__Requirement__: Repeat each line exactly as it is written.
START Dataset extract
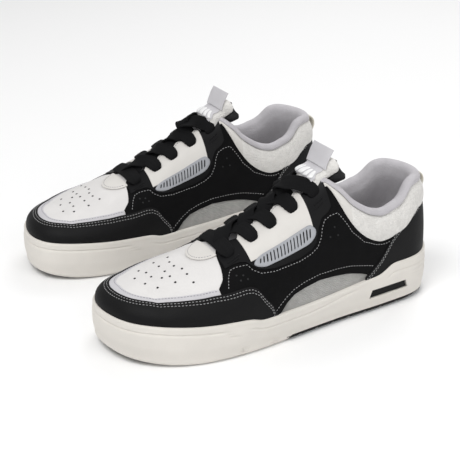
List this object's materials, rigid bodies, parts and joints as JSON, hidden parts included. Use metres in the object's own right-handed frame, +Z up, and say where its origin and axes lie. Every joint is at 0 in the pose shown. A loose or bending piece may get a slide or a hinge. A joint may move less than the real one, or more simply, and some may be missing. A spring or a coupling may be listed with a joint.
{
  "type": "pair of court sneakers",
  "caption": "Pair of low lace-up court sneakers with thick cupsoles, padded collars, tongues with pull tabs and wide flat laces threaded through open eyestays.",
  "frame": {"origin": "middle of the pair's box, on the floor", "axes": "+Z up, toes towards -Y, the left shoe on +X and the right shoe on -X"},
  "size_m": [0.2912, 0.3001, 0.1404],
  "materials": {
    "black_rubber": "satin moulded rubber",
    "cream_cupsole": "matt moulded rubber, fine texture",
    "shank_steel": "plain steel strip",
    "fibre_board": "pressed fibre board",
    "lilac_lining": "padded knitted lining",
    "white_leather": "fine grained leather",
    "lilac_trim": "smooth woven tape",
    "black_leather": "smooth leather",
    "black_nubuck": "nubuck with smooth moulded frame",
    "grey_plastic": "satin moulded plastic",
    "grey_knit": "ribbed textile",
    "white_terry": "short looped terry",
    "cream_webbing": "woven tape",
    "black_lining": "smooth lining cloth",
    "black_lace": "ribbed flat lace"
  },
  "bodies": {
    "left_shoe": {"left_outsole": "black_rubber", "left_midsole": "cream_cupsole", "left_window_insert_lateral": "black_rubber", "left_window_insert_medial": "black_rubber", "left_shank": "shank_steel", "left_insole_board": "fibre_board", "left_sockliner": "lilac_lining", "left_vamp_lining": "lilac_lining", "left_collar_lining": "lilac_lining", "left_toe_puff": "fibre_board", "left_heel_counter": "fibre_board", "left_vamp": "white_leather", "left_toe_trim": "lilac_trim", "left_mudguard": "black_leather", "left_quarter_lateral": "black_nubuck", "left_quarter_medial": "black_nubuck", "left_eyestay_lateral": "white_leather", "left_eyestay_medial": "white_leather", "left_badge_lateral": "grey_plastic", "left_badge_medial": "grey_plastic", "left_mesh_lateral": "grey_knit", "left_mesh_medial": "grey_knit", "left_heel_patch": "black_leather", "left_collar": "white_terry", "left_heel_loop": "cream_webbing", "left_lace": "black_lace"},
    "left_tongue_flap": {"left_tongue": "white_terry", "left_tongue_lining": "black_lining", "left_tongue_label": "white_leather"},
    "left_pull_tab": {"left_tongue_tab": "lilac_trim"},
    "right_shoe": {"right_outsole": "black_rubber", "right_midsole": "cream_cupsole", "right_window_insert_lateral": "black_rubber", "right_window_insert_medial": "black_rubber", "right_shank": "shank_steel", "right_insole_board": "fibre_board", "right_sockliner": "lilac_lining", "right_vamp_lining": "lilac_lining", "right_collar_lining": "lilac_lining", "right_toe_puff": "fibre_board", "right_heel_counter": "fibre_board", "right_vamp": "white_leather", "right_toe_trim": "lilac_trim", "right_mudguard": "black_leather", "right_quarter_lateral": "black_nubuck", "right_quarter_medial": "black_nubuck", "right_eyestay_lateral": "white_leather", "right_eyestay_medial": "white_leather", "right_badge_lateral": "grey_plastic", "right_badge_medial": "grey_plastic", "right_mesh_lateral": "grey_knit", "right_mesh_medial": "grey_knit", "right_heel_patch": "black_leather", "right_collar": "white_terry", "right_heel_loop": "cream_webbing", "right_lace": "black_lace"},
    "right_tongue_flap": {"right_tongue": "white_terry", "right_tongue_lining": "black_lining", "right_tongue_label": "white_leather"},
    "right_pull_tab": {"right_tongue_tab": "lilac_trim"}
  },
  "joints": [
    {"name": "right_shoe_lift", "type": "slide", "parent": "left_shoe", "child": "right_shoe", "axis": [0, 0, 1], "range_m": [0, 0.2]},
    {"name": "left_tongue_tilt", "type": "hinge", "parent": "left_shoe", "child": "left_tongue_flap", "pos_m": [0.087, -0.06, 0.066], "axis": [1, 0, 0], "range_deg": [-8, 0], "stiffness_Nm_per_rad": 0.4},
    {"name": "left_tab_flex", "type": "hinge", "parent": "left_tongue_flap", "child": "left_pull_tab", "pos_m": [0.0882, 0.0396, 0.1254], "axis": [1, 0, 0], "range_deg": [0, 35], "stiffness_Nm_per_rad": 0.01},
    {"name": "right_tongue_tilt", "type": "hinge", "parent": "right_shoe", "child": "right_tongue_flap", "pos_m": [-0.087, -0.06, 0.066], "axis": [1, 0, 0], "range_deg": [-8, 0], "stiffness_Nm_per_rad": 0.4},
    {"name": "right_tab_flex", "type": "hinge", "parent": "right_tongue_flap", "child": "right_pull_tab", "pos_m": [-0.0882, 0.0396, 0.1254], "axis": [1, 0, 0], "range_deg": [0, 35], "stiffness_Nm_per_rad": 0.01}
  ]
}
END Dataset extract
__Result of this exercise__:
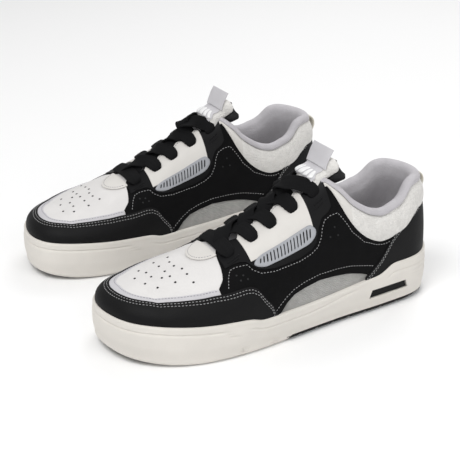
List this object's materials, rigid bodies, parts and joints as JSON, hidden parts included. Use metres in the object's own right-handed frame, +Z up, and say where its origin and axes lie. Every joint is at 0 in the pose shown. A loose or bending piece may get a slide or a hinge. A joint may move less than the real one, or more simply, and some may be missing. A spring or a coupling may be listed with a joint.
{
  "type": "pair of court sneakers",
  "caption": "Pair of low lace-up court sneakers with thick cupsoles, padded collars, tongues with pull tabs and wide flat laces threaded through open eyestays.",
  "frame": {"origin": "middle of the pair's box, on the floor", "axes": "+Z up, toes towards -Y, the left shoe on +X and the right shoe on -X"},
  "size_m": [0.2912, 0.3001, 0.1404],
  "materials": {
    "black_rubber": "satin moulded rubber",
    "cream_cupsole": "matt moulded rubber, fine texture",
    "shank_steel": "plain steel strip",
    "fibre_board": "pressed fibre board",
    "lilac_lining": "padded knitted lining",
    "white_leather": "fine grained leather",
    "lilac_trim": "smooth woven tape",
    "black_leather": "smooth leather",
    "black_nubuck": "nubuck with smooth moulded frame",
    "grey_plastic": "satin moulded plastic",
    "grey_knit": "ribbed textile",
    "white_terry": "short looped terry",
    "cream_webbing": "woven tape",
    "black_lining": "smooth lining cloth",
    "black_lace": "ribbed flat lace"
  },
  "bodies": {
    "left_shoe": {"left_outsole": "black_rubber", "left_midsole": "cream_cupsole", "left_window_insert_lateral": "black_rubber", "left_window_insert_medial": "black_rubber", "left_shank": "shank_steel", "left_insole_board": "fibre_board", "left_sockliner": "lilac_lining", "left_vamp_lining": "lilac_lining", "left_collar_lining": "lilac_lining", "left_toe_puff": "fibre_board", "left_heel_counter": "fibre_board", "left_vamp": "white_leather", "left_toe_trim": "lilac_trim", "left_mudguard": "black_leather", "left_quarter_lateral": "black_nubuck", "left_quarter_medial": "black_nubuck", "left_eyestay_lateral": "white_leather", "left_eyestay_medial": "white_leather", "left_badge_lateral": "grey_plastic", "left_badge_medial": "grey_plastic", "left_mesh_lateral": "grey_knit", "left_mesh_medial": "grey_knit", "left_heel_patch": "black_leather", "left_collar": "white_terry", "left_heel_loop": "cream_webbing", "left_lace": "black_lace"},
    "left_tongue_flap": {"left_tongue": "white_terry", "left_tongue_lining": "black_lining", "left_tongue_label": "white_leather"},
    "left_pull_tab": {"left_tongue_tab": "lilac_trim"},
    "right_shoe": {"right_outsole": "black_rubber", "right_midsole": "cream_cupsole", "right_window_insert_lateral": "black_rubber", "right_window_insert_medial": "black_rubber", "right_shank": "shank_steel", "right_insole_board": "fibre_board", "right_sockliner": "lilac_lining", "right_vamp_lining": "lilac_lining", "right_collar_lining": "lilac_lining", "right_toe_puff": "fibre_board", "right_heel_counter": "fibre_board", "right_vamp": "white_leather", "right_toe_trim": "lilac_trim", "right_mudguard": "black_leather", "right_quarter_lateral": "black_nubuck", "right_quarter_medial": "black_nubuck", "right_eyestay_lateral": "white_leather", "right_eyestay_medial": "white_leather", "right_badge_lateral": "grey_plastic", "right_badge_medial": "grey_plastic", "right_mesh_lateral": "grey_knit", "right_mesh_medial": "grey_knit", "right_heel_patch": "black_leather", "right_collar": "white_terry", "right_heel_loop": "cream_webbing", "right_lace": "black_lace"},
    "right_tongue_flap": {"right_tongue": "white_terry", "right_tongue_lining": "black_lining", "right_tongue_label": "white_leather"},
    "right_pull_tab": {"right_tongue_tab": "lilac_trim"}
  },
  "joints": [
    {"name": "right_shoe_lift", "type": "slide", "parent": "left_shoe", "child": "right_shoe", "axis": [0, 0, 1], "range_m": [0, 0.2]},
    {"name": "left_tongue_tilt", "type": "hinge", "parent": "left_shoe", "child": "left_tongue_flap", "pos_m": [0.087, -0.06, 0.066], "axis": [1, 0, 0], "range_deg": [-8, 0], "stiffness_Nm_per_rad": 0.4},
    {"name": "left_tab_flex", "type": "hinge", "parent": "left_tongue_flap", "child": "left_pull_tab", "pos_m": [0.0882, 0.0396, 0.1254], "axis": [1, 0, 0], "range_deg": [0, 35], "stiffness_Nm_per_rad": 0.01},
    {"name": "right_tongue_tilt", "type": "hinge", "parent": "right_shoe", "child": "right_tongue_flap", "pos_m": [-0.087, -0.06, 0.066], "axis": [1, 0, 0], "range_deg": [-8, 0], "stiffness_Nm_per_rad": 0.4},
    {"name": "right_tab_flex", "type": "hinge", "parent": "right_tongue_flap", "child": "right_pull_tab", "pos_m": [-0.0882, 0.0396, 0.1254], "axis": [1, 0, 0], "range_deg": [0, 35], "stiffness_Nm_per_rad": 0.01}
  ]
}